With the advantage of internet technology, and blogging, we now can achieve all aforementioned just by clicking websites or blogs which would give you ‘services’ you are looking for and for free. The blog of Hendro Darsono is one of blogs with educational purposes in mind. Here you can develop your English grammar skill. The explanation is even more understandable for English-newbie as it’s written in Bahasa Indonesia.
If you want to blog in English, or you already have, and you feel the grammar still your weakness point, try visiting Hendro Darsono’s blog frequently. Don’t forget the other advices mentioned above as well.
When I was looking for a blog post on Hari Raya Idul Fitri 2008/1429, I found an interesting article on mudik tradition written by Agni Amorita aka Mbak Rita thus:
If I were a linguist, I will put mudik (going home) as the newest entry for the encarta dictionary. I mean, mudik is going to be a hot new international term.. Because the mudik phenomenon here is so powerful, and big and heartbreaking… this term, mudik, will be suitably needed to explain as a nationally special exodus from big cities once a year, no matter how hard the obstacle is.
The above quote on one article among many pieces written in her blog should be enough to symbolise her “eagle-eyed” observation on a particular phenomenon and her ability to describe it in a passionate way.

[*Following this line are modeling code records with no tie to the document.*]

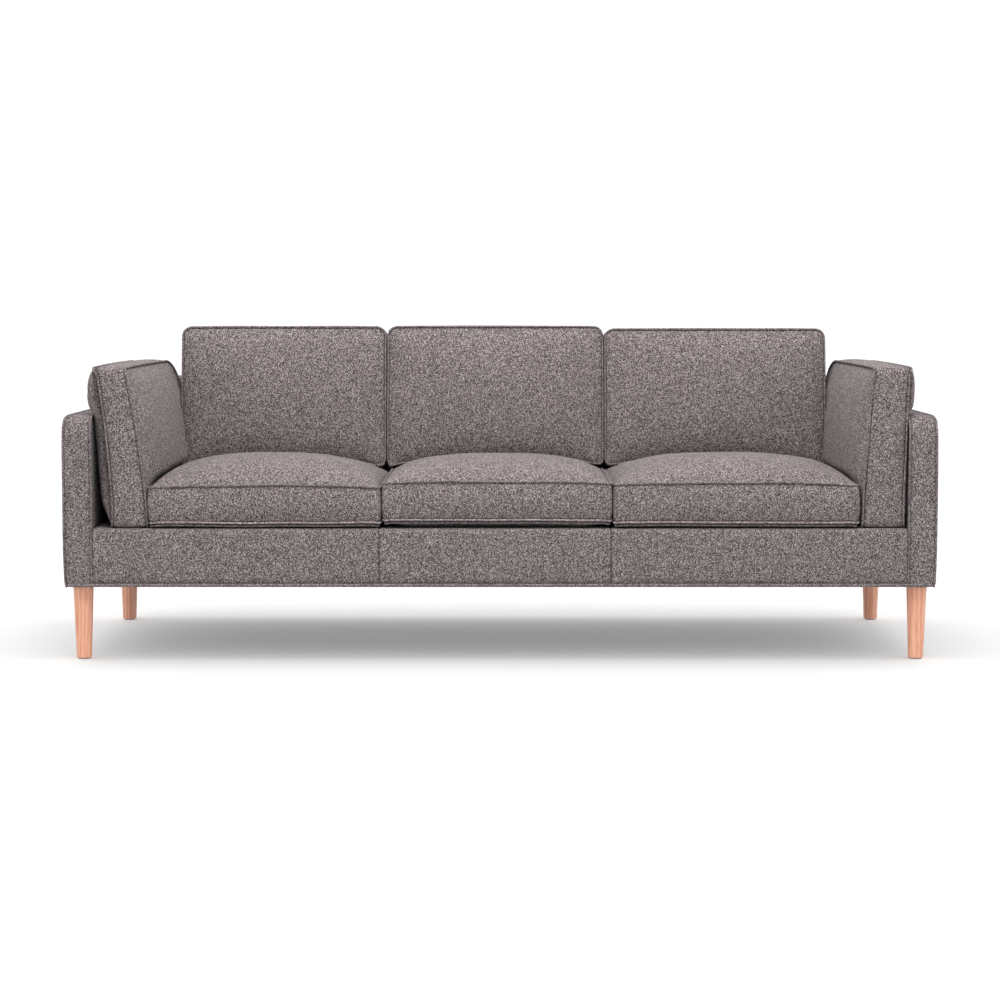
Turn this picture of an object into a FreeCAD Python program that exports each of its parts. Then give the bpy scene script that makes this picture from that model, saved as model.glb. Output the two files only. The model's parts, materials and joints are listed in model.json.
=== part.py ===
import FreeCAD, Part
import math
import os

# Three-seat sofa: a sprung seat base with two thin padded arms and a padded back bolted round it, standing on
# four tapered wooden legs. Three seat cushions, three back cushions and two arm bolsters lie loose on it.
# Millimetres. The origin is on the floor under the middle of the sofa; -Y is the front, +Z is up,
# and "left" is -X, the left of somebody who stands in front and faces the sofa.

V = FreeCAD.Vector
os.makedirs("parts", exist_ok=True)

# Overall size
width = 2220.0            # over the outer faces of the arms
depth = 890.0             # front of the arms to the outside back
base_bottom = 188.0       # underside of the upholstered base
deck_top = 337.0          # what the seat cushions lie on
arm_top = 625.0
back_top = 700.0
arm_thickness = 75.0

# Upholstery and timber
cover = 2.0               # woven fabric
arm_pad = 6.0             # foam between fabric and frame
back_pad = 6.0
board = 25.0              # thickness of the frame boards
panel = 3.0               # hardboard on both faces of an arm
corner_radius = 45.0      # front and rear top corners of an arm, seen from the side
edge_radius = 8.0         # along the sewn edges of an arm

# Cushions
seat_splits = (-896.0, -301.0, 286.0, 911.0)    # sides of the seat cushions, left to right
back_splits = (-880.0, -314.0, 288.0, 900.0)    # sides of the back cushions, left to right
cushion_gap = 0.8         # between two cushions
seat_seam = 446.0         # height of the sewn edge round a seat cushion's top
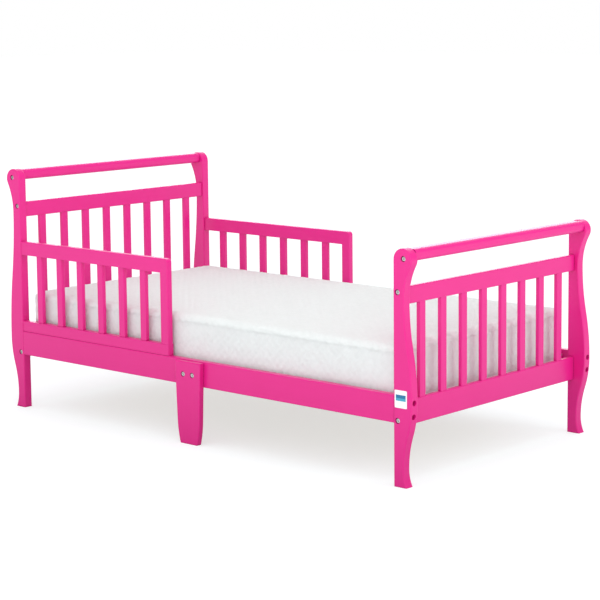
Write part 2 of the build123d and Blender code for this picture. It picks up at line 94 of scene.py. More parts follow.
def add(tree, kind, inputs=None, **settings):
    """Node with its settings; an input given as a socket is linked, any other is set."""
    made = tree.nodes.new(kind)
    for name, value in settings.items():
        setattr(made, name, value)
    for key, value in (inputs or {}).items():
        if isinstance(value, bpy.types.NodeSocket):
            tree.links.new(value, made.inputs[key])
        else:
            made.inputs[key].default_value = value
    return made


def math_node(tree, operation, first, second=0.0):
    return add(tree, "ShaderNodeMath", {0: first, 1: second}, operation=operation).outputs[0]


def scaled(tree, value, low, high):
    """Value from 0 to 1 carried to the range from low to high."""
    carried = add(tree, "ShaderNodeMapRange", {"Value": value, "To Min": low, "To Max": high})
    return carried.outputs["Result"]


def stretched(tree, value, low, high):
    """Value from low to high carried to the range from 0 to 1."""
    carried = add(tree, "ShaderNodeMapRange", {"Value": value, "From Min": low, "From Max": high})
    return carried.outputs["Result"]


def mixed(tree, factor, first, second):
    """Colour between two colours."""
    made = add(tree, "ShaderNodeMix", {0: factor, 6: first, 7: second}, data_type="RGBA")
    return made.outputs[2]


def effect_group(name, inputs, outputs):
    """Empty shader group with named sockets, and its two end nodes."""
    group = bpy.data.node_groups.new(name, "ShaderNodeTree")
    for title, kind in inputs:
        group.interface.new_socket(title, in_out="INPUT", socket_type=kind)
    for title in outputs:
        group.interface.new_socket(title, in_out="OUTPUT", socket_type="NodeSocketFloat")
    return group, group.nodes.new("NodeGroupInput"), group.nodes.new("NodeGroupOutput")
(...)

Her passion, mind you, is not only on telling story and making a sort of analysis on something. She has the passion on photography as well. Her regular trips to many parts of the country should motivate her passion on photography even further.
Agni Amorita likes to call herself as Mbak Rita. Mbak in Javanese stands for Sister as Mbak Rita explains:
Mbak is a javanese word for “Sis”. It is a common thing in Indonesia to address a woman with it before her firstname/nickname to show a more friendly gesture.
Aside from blogging activities, she is actually a professional script-writer and a seasoned reporter.
Blogging passionately like what Mbak Rita seems to enjoy doing is what will make blogging activities survive the biggest obstacle: boredomity and lack of passion.